Balance transfer credit cards Zoe Robinson has several credit cards, on which she is carrying a total current balance of $9,500. Her current cards charge her 12% per year. She is considering transferring this balance to a new card issued by a local bank. The bank advertises that, for a 4 percent fee, she can transfer her balance to a card that charges a 0 percent interest rate on transferred balances for the first 9 months. Calculate the fee that Zoe would pay to transfer the balance. $______
Describe the benefits and drawbacks of balance transfer cards.
Given,
Current balance (to be transferred)= $9,500
Rate of fee for transfer= 4%
Therefore, fee that Zoe shall pay for balance transfer= $9,500*4% = $380.
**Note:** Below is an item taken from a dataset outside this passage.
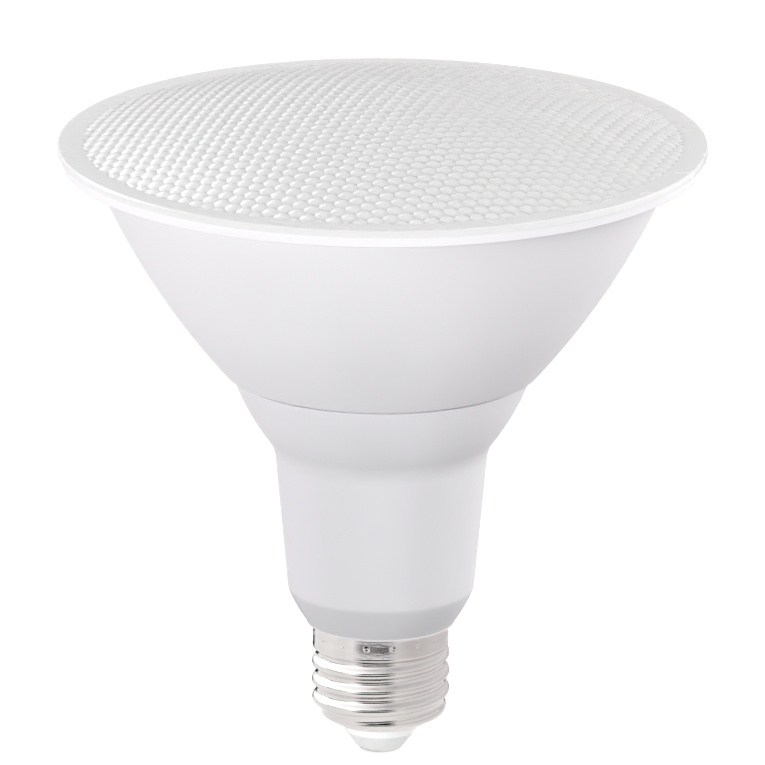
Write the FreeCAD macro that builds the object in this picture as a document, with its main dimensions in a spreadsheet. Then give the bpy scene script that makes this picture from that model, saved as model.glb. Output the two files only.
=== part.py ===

Benefits and drawbacks of balance transfer:
Balance transfer is useful in case the interest rate on the existing card is substantially higher than the rate charged for the new card. This is more important in case the borrower prefers to pay the balance over a long period, by making minimum payment only immediately.
However, in most of the cases of balance transfer, the new card with lower interest rate or zero rate for introductory period will be charged a fee. This fee will be proportional to the amount transferred. Hence it should be ensured that the total cost of new card is less than that of the existing card. This largely depends on how long it will take to pay off the balance.